The National Assembly () is Mauritius's unicameral legislature, which was called the Legislative Assembly until 1992, when the country became a republic. The Constitution of Mauritius provides for the parliament of Mauritius to consist of the President and the National Assembly. The parliament of Mauritius is modelled after the Westminster system of parliamentary democracy, where members of parliament are voted in at regular general elections, on the basis of a first past the post system. The working language of the National Assembly is English.
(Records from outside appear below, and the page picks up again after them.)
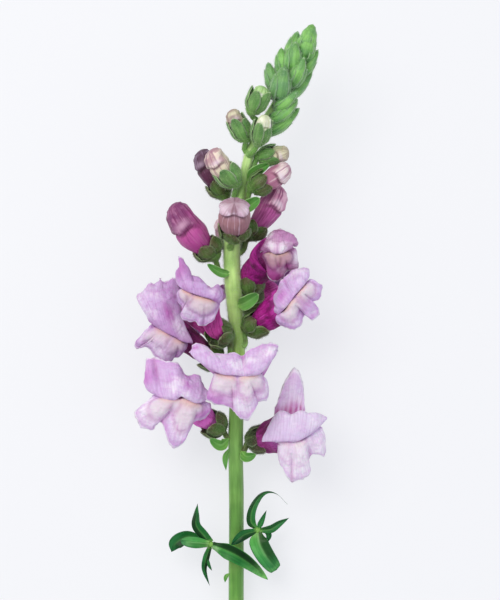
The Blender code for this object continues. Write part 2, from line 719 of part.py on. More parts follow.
def stalk_solid(start, joint):
    """(points, faces) of a shoot's stalk, with the round swelling at its leaves' joint."""
    start, joint = Vector(start), Vector(joint)
    right, up, ahead = steady_axes(joint - start)
    rings = []
    for place, radius in ((start, SHOOT_RADIUS), (start.lerp(joint, 0.7), SHOOT_RADIUS * 0.8)):
        rings.append(ring(place, right, up, radius, radius, turn(JOINT_SIDES)))
    for angle in (-40, 0, 45, 80):
        radius = JOINT_RADIUS * math.cos(math.radians(angle))
        place = joint + ahead * JOINT_RADIUS * math.sin(math.radians(angle))
        rings.append(ring(place, right, up, radius, radius, turn(JOINT_SIDES)))
    return closed_loft(rings)


def plump_solid(centre_at, heading_at_share, width):
    """(points, faces) of a plump solid round a curve, narrow at its foot and pointed at its tip."""
    rings = []
    for t, size in PLUMP_SIZES:
        right, up, _ = steady_axes(heading_at_share(t))
        half = width / 2 * size
        rings.append(ring(centre_at(t), right, up, half, half * PLUMP_DEPTH, turn(PLUMP_SIDES)))
    return closed_loft(rings)


def add_tip_bud(plant, bud):
    """A young bud, leaving the stem squarely and bending up to its tip."""
    foot, outward = seat(bud.node)
    tip = Vector(bud.tip)
    bend = foot + outward * bud.width * 0.62

    def centre(t):
        return bezier(foot, bend, bend.lerp(tip, 0.4), tip, t)

    def heading(t):
        return centre(min(t + 0.02, 1)) - centre(max(t - 0.02, 0))

    solid = plump_solid(centre, heading, bud.width)
    plant.add(bud.name, solid, plant.material("leaf", GREENS))


def add_tip_cone(plant):
    """The cone of closed scales at the very tip of the stem."""
    base, tip = (Vector(end) for end in TIP_CONE)
    solid = plump_solid(lambda t: base.lerp(tip, t), lambda t: tip - base, TIP_CONE_WIDTH)
    plant.add("tip_cone", solid, plant.material("leaf", GREENS))


def main():
    for existing in list(bpy.data.objects):
        bpy.data.objects.remove(existing)
    plant = Plant()
    add_stem(plant)
    for flower in FLOWERS:
        add_flower(plant, flower)
    for bud in BUDS:
        add_bud(plant, bud)
    for leaf in SHOOT_LEAVES:
        plant.add(leaf.name, leaf_solid(leaf), plant.material("leaf", GREENS))
    for bud in TIP_BUDS:
        add_tip_bud(plant, bud)
    add_tip_cone(plant)
    plant.lay_down()


main()
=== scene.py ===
"""Dresses a cut snapdragon spike that lies on its back.

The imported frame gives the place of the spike. Everything here is modelled in the plant's own
frame, in millimetres: X to the right, Y along the stem from its cut end to its tip, and Z from
the back of the spike to its front. Lay turns that frame into the row frame, in metres.
"""

import logging
import math
from collections.abc import Callable, Sequence
from dataclasses import dataclass, replace
from enum import Enum

import bpy
from mathutils import Matrix, Vector, noise


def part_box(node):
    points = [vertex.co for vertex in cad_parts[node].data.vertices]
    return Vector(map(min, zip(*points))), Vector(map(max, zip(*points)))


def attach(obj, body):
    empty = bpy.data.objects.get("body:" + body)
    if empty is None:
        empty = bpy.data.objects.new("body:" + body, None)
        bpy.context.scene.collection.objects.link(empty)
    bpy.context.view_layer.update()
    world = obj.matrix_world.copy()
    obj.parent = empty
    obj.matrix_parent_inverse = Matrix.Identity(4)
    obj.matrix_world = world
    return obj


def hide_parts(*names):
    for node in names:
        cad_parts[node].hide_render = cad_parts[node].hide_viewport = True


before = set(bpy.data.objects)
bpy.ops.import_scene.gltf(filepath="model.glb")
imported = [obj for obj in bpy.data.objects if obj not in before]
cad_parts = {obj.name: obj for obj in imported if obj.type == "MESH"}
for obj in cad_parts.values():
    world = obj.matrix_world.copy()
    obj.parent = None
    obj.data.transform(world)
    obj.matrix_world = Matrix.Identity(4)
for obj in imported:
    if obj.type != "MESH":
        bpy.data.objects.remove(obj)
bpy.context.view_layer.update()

LOG = logging.getLogger("snapdragon")
MM = 0.001
LAY_PITCH = 8.1  # degrees that the stem rises from its cut end
LAY_ROLL = -0.1  # degrees that the spike leans to its right

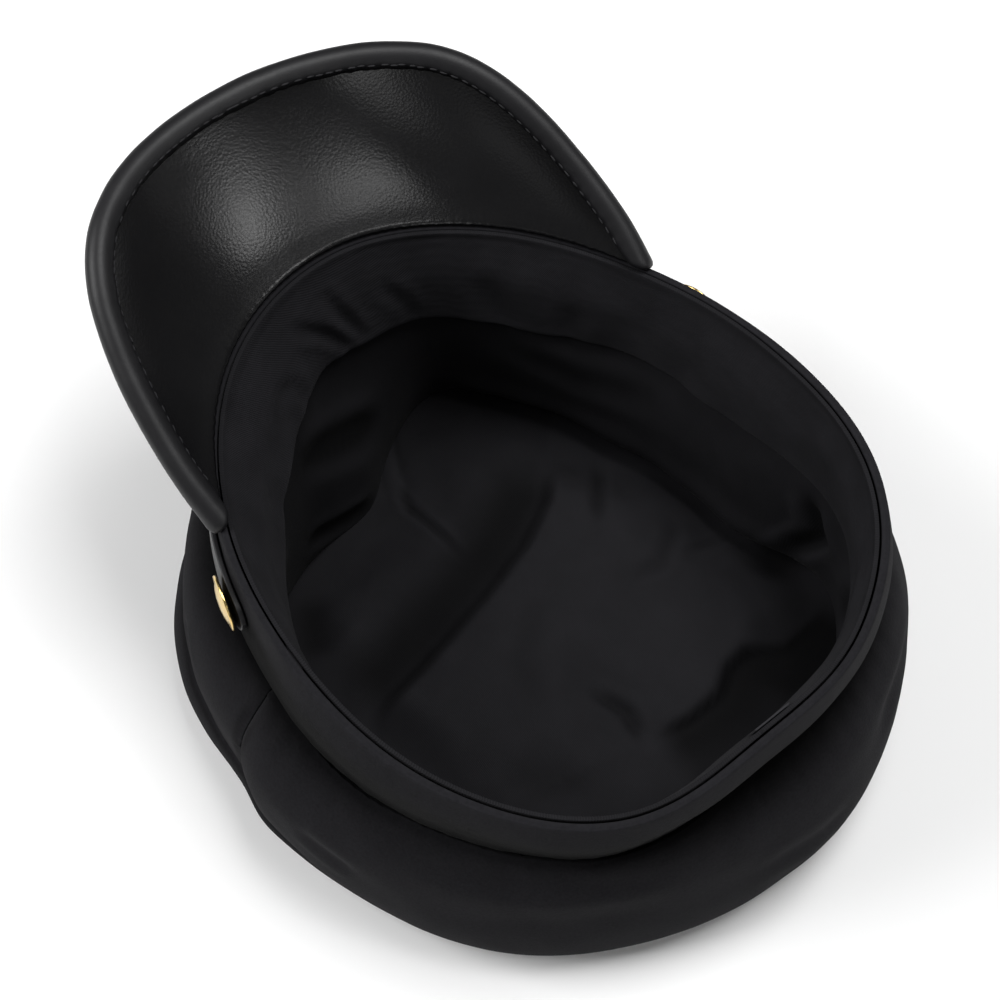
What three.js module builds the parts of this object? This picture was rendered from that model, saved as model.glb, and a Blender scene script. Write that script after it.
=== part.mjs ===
import * as THREE from "three";

// A soft captain hat with a leather visor, lying upside down on the flat of its crown.
// Lengths are millimetres and angles are degrees. Z is up and the crown's flat is at Z = 0.
// Angles run round the hat from the middle of its front, at -Y, to the wearer's right, at +X.

// Rim and band
const headLength = 200; // over the band at the rim, front to back
const headWidth = 172; // over the band at the rim, side to side
const rimHeight = 95; // mean height of the rim above the crown's flat
const bandHeight = 32;
const bandWall = 2.2;
const bandFlare = 6.4; // how far the band's lower edge stands out from under the rim, at most

// Crown
const crownLength = 230;
const crownWidth = 225;
const crownWall = 2;
const crownStep = 0.6; // how far the crown's sewn edge lies in from the band's face
const foldDepth = 3; // deepest soft fold in the crown's side
const dentFade = 0.2; // folds and seams fade over this share of the section at both its ends
const topSeamDepth = 7; // the crease along the seam of the top panel
const topSeamAbove = 0.16; // half the crease's width over the seam, as a share of the section
const topSeamBelow = 0.06; // the same under the seam
const sideSeamAngle = 84;
const sideSeamDepth = 3.5; // how far the front panel lies in from the back one at their seam
const sideSeamFront = 12; // half the crease's width on the front panel, in degrees
const sideSeamBack = 2.5; // the same on the back panel

// Sweatband, lining and size tab
const sweatHeight = 36;
const sweatWall = 1.4;
const liningWall = 1;
const liningPuff = 6; // how high the loose top lining stands off the crown
const liningEdge = 0.985; // reach of the top lining's edge, as a share of the crown's flat
const liningRoll = 9; // how far the loose side lining bulges inwards
const tabLength = 16;
const tabHeight = 8;
const tabWall = 0.6;
const tabDown = 2; // from the rim to the tab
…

It consists of 70 members, 62 directly elected for five-year terms in multi-member constituencies and 8 additional members, known as "best losers", appointed by the Electoral Supervisory Commission to ensure that ethnic and religious minorities are equitably represented. The Government is primarily responsible to the National Assembly and the prime minister stays in office with the confidence of a majority of its members.

Constitutional role
The National Assembly is supreme and determines the functioning of various constitutional institutions of the country.

President
The President of Mauritius and Vice-President of Mauritius are both elected by the assembly for a five-year term.

Government
The National Assembly is essential to determine which party/group forms the government and therefore the executive of the country. As per the constitution, the prime minister is answerable to and must maintain the support of the assembly. Thus, whenever the office of prime minister falls vacant, the president appoints the person who has the support of the House, or who is most likely to command the support of the House—normally the leader of the largest party in the assembly.

Opposition
The political party or alliance which has the second largest majority forms the Official Opposition and its leader is normally nominated by the President of the Republic as the Leader of the Opposition.

Composition
The Assembly is made of up of 70 members, of whom 62 are directly elected in 21 constituencies. The island of Mauritius is divided into 20 constituencies returning three members each and that of Rodrigues is a single constituency returning two members. After a general election, the Electoral Supervisory Commission may nominate up to a maximum of 8 additional members in accordance with section 5 of the First Schedule of the Constitution with a view to correct any imbalance in community representation in Parliament. This system of nominating members is commonly called the best loser system.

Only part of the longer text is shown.